By this point the light had become even worse and Colby Stevenson could not catch a break. He struggled on the first two jumps and then lost a shoe on the final jump while nose buttering into a double cork 1620. Colby was wearing the yellow bib as current leader in the Crystal Globe standings but needed a good result to secure the title – all the pressure was on for run two.
The weather did not seem to affect the insanely consistent Andri Ragettli – who at this point I believe could possibly do his run blindfolded and he landed a run full of the tricks we would expect from the Swiss metronome and he went into first place.
Immediately after run one, the contest was put on hold after a crash from Temuu Lauronen that is every skier’s worst nightmare – he landed on the knuckle and immediately reached for his knee and screamed – we hope it is not as bad as it looked.
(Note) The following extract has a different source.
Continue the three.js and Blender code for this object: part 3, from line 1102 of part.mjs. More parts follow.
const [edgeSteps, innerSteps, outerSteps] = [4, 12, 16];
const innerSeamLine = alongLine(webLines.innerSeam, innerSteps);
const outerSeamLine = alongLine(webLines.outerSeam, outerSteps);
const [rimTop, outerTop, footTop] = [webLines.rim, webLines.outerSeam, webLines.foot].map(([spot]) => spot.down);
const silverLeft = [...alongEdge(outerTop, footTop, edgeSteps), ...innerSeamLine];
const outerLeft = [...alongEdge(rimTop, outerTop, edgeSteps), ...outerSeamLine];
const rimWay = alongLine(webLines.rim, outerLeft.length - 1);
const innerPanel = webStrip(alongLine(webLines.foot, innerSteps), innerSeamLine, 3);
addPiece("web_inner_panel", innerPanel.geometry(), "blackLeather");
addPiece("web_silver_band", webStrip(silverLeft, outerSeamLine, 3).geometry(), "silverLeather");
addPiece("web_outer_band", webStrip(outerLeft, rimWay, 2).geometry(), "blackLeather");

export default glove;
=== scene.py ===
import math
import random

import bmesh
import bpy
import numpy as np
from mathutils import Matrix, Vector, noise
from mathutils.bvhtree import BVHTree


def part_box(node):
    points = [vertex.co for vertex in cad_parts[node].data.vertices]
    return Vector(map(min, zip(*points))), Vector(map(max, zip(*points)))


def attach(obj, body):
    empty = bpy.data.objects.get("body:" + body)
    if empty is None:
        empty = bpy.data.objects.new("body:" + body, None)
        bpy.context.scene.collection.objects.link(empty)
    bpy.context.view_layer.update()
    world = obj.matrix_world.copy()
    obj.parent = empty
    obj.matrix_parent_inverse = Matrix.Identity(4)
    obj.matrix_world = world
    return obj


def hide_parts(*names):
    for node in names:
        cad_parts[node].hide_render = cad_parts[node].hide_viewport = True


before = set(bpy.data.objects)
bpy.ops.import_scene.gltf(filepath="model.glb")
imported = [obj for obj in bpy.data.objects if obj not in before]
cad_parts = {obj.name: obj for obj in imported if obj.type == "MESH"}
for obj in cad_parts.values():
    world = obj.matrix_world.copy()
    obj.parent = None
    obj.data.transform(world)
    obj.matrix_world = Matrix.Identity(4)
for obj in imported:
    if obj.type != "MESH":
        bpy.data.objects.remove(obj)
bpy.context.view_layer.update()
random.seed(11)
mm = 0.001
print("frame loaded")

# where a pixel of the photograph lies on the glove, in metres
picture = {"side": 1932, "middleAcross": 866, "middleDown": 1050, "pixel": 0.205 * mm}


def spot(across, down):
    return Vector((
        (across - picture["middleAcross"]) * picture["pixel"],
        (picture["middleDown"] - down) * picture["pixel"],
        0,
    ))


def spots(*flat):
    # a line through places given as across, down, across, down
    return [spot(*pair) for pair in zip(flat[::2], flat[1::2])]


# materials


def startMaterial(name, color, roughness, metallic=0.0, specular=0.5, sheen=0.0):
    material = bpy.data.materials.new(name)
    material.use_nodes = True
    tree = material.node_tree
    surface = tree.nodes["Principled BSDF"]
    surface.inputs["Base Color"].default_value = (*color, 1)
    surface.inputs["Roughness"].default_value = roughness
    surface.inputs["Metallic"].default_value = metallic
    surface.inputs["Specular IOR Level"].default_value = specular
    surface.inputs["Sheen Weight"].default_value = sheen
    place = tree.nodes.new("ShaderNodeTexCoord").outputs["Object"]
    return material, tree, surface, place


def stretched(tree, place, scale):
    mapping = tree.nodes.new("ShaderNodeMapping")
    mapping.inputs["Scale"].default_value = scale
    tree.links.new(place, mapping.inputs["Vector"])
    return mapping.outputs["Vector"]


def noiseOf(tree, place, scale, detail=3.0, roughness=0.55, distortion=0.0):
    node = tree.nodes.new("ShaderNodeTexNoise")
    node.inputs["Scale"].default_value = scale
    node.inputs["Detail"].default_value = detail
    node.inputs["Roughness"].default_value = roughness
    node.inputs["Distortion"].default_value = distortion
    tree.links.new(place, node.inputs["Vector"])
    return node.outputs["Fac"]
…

Eventually, after what felt like an eternity listening to commentator Will Tucker ramble on, with the sun back out, run two got back under way.
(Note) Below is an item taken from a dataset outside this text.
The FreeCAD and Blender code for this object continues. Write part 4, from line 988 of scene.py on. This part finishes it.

AHall took full advantage, cleaning up his insanely creative run. Starting on the jumps stomping a left double cork 1620 lead japan, to switch tail butter 540 bringback to 360 mute. But it was the rails which really wowed the judges with no rail scoring less than 8.55. On the down bar he started with the dangerously blind switch right lip on back swap pretzel 270, then did a 270 to tokyo drift up onto the down-flat-down back 450 out and then finished with a switch left tokyo drift 270 onto the cannon back 810 out. Alex was super pumped in the finish area – all of those rails are extremely low probability tricks and to link them all together without a single bobble is frankly frightening and he scored the almost impossible 90.10 to go basically beyond reach.
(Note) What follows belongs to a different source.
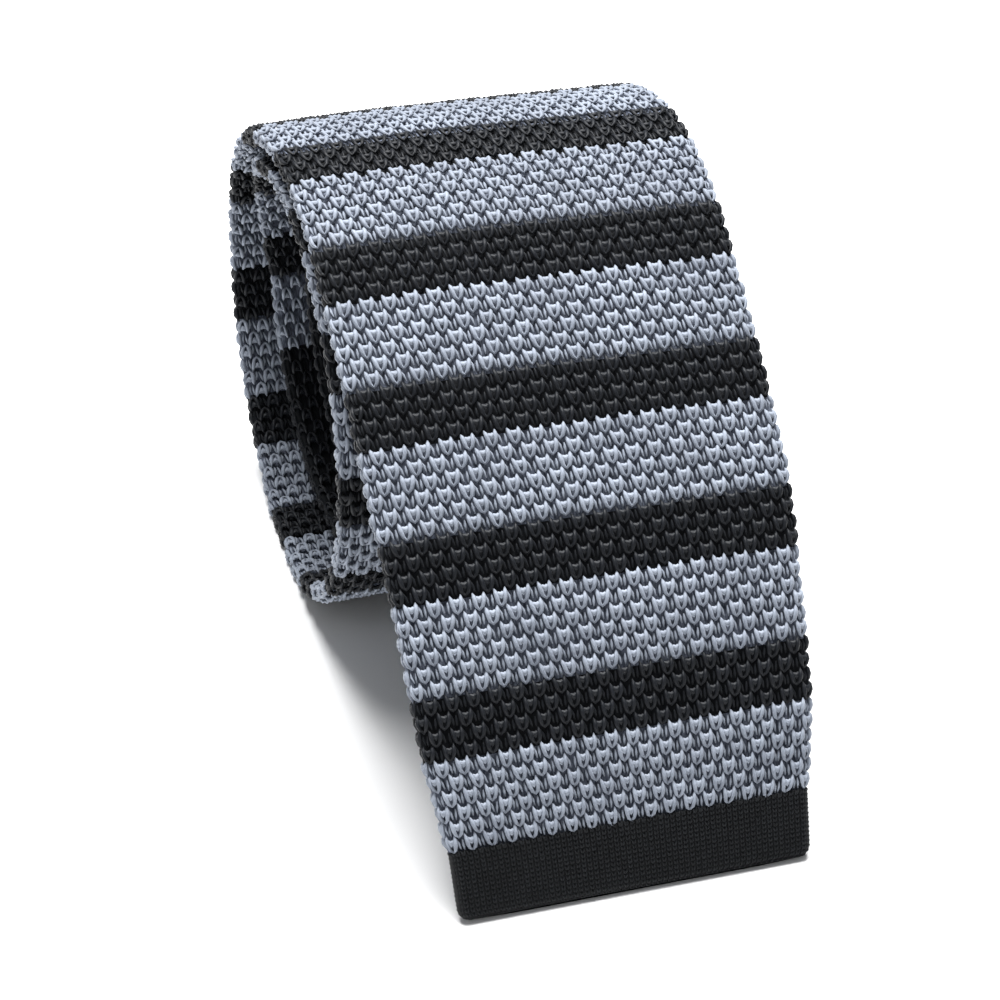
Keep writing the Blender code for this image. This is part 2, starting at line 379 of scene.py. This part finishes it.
# %% Sweeping a strand
def pushed_on(shape, ring):
    """Extrudes a closed ring of corners, and gives the new ring in the same order."""
    edges = dict.fromkeys(edge for corner in ring for edge in corner.link_edges
                          if edge.other_vert(corner) in ring)
    pushed = bmesh.ops.extrude_edge_only(shape, edges=list(edges))["geom"]
    fresh = [item for item in pushed if isinstance(item, bmesh.types.BMVert)]
    return [next(new for new in fresh if any(edge.other_vert(new) is old for edge in new.link_edges))
            for old in ring]


def strand(shape, points, sides):
    """Sweeps a ring through points given as (across, up, out, radius) in millimetres.

    The radius may be a pair, for a strand wider across its path than it is thick.
    """
    spots = [Vector(point[:3]) for point in points]
    map_layer = shape.loops.layers.uv["yarn"]
    ring = list(bmesh.ops.create_circle(shape, segments=sides, radius=1)["verts"])
    unit = [corner.co.copy() for corner in ring]
    rings, run, travelled = [], 0.0, [0.0]
    for number, spot in enumerate(spots):
        before, after = spots[max(number - 1, 0)], spots[min(number + 1, len(spots) - 1)]
        heading = (after - before).normalized()
        flat = Vector((0, 0, 1)) - heading * heading.z
        lift = flat.normalized() if flat.length > 0.05 else Vector((0, 1, 0))
        side = heading.cross(lift)
        radius = points[number][3]
        wide, deep = radius if isinstance(radius, tuple) else (radius, radius)
        if number:
            run += (spot - spots[number - 1]).length
            travelled.append(run)
            ring = pushed_on(shape, ring)
        for corner, place in zip(ring, unit):
            corner.co = spot + side * (place.x * wide) + lift * (place.y * deep)
        rings.append(ring)
    for number in range(1, len(rings)):
        order = {corner: (index, travelled[level]) for level in (number - 1, number)
                 for index, corner in enumerate(rings[level])}
        for face in {face for corner in rings[number] for face in corner.link_faces}:
            if all(corner in order for corner in face.verts):
                closing = {order[corner][0] for corner in face.verts} == {0, sides - 1}
                for loop in face.loops:
                    index, distance = order[loop.vert]
                    loop[map_layer].uv = ((sides if closing and index == 0 else index) / sides, distance)


# %% The stitch and its plainer inside form
def mirrored(points):
    """The same strand on the other side."""
    return [(-point[0], *point[1:]) for point in points]


def head_loop():
    """The fat loop, ear to chin to ear."""
    right = [(0.80, 1.56, -0.34, 0.07), (0.70, 1.04, -0.10, 0.30), (0.62, 0.34, 0.0, 0.34),
             (0.45, -0.34, -0.14, 0.28)]
    return right + [(0.0, -0.80, -0.36, 0.20)] + mirrored(right)[::-1]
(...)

Someone was looking down on A Hall because as quickly as it came, the weather window moved on and throughout the second run the weather deteriorated again leaving the rest of the riders at a huge disadvantage. Even the Crystal Globe leader, Colby could not put a run down and was heartbroken in the finish to have been so close – he admitted to getting completely lost halfway through his final jump, mistaking the sky for the floor.